Job
Word for word, restate the lines from the start of the data below through the line containing "pale table and".

Dataset extract
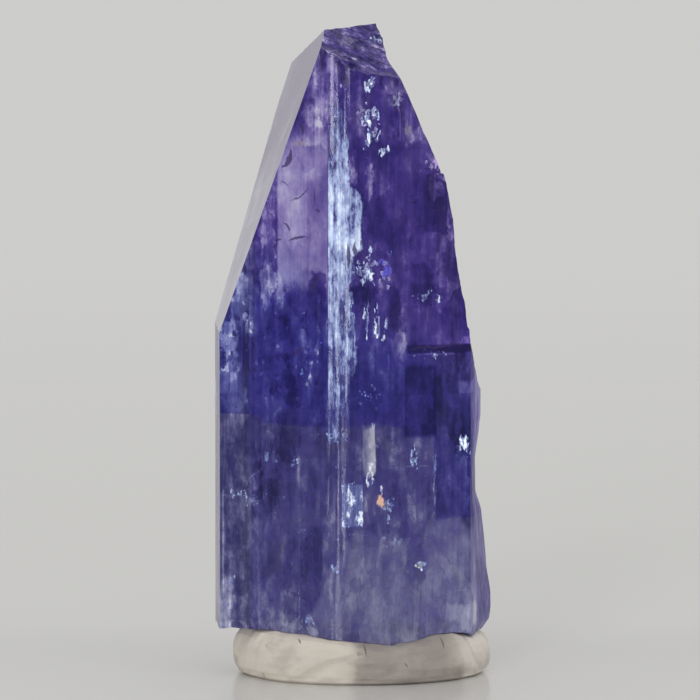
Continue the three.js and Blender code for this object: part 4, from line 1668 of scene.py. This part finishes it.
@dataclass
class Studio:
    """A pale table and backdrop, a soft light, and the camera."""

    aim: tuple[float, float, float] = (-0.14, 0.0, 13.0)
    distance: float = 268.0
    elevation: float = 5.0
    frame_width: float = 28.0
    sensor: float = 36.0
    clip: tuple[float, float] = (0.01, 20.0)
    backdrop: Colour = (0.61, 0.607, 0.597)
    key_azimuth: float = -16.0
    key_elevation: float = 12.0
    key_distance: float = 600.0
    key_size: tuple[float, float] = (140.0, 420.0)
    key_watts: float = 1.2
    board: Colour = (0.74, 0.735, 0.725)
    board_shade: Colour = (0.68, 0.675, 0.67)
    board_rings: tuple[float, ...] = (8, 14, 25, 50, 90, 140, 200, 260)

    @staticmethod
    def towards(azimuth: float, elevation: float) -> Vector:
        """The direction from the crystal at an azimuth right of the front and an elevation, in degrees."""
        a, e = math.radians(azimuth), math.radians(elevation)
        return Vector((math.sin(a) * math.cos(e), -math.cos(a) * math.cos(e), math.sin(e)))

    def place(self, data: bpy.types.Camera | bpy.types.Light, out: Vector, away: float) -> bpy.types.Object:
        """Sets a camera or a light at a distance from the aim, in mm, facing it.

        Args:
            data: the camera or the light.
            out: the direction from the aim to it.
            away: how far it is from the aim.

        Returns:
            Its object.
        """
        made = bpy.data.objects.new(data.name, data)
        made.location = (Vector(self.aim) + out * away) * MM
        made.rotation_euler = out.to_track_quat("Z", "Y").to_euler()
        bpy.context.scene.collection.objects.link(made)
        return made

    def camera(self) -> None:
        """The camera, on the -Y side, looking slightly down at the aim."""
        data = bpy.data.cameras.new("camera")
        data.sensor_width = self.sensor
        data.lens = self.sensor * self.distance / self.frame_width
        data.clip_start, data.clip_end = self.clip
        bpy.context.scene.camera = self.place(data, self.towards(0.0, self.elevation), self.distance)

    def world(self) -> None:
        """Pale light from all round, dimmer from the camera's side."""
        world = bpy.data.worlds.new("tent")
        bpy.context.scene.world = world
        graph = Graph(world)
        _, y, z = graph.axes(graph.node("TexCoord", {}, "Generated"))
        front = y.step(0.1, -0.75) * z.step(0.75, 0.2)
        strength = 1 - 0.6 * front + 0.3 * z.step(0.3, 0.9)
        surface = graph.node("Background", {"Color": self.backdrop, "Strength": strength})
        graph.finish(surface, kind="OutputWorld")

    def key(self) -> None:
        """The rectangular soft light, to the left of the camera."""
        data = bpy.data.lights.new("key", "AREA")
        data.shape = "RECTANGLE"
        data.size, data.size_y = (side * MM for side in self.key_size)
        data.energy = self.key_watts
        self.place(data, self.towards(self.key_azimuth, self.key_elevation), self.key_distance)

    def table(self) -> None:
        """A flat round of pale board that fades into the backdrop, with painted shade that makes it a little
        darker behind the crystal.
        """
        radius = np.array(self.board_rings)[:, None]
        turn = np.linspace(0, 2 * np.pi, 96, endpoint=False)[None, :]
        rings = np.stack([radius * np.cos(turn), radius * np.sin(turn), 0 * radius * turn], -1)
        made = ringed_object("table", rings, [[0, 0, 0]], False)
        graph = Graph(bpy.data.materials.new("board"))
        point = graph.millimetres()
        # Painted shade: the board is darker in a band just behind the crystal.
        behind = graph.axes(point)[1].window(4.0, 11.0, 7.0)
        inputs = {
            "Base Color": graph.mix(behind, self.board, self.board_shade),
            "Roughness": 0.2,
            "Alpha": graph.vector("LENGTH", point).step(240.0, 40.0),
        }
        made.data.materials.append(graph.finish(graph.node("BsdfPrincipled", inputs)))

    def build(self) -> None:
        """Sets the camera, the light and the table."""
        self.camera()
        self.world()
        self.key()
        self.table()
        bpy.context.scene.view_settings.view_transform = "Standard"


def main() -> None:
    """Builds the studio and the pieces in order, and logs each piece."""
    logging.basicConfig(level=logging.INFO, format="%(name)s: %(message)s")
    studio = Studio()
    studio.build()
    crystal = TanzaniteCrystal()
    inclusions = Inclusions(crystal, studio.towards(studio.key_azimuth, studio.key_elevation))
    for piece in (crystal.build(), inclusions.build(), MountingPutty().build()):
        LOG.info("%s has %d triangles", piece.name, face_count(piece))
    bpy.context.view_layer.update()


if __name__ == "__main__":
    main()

Full response
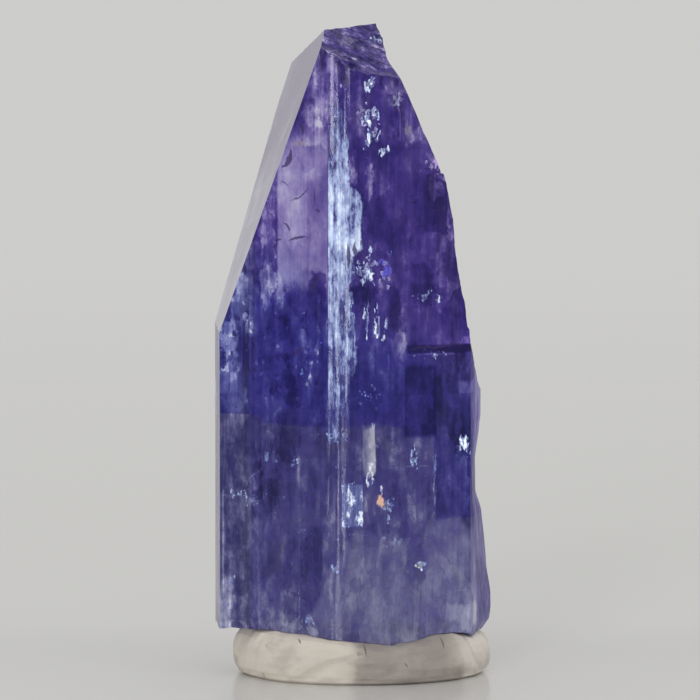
Continue the three.js and Blender code for this object: part 4, from line 1668 of scene.py. This part finishes it.
@dataclass
class Studio:
    """A pale table and backdrop, a soft light, and the camera."""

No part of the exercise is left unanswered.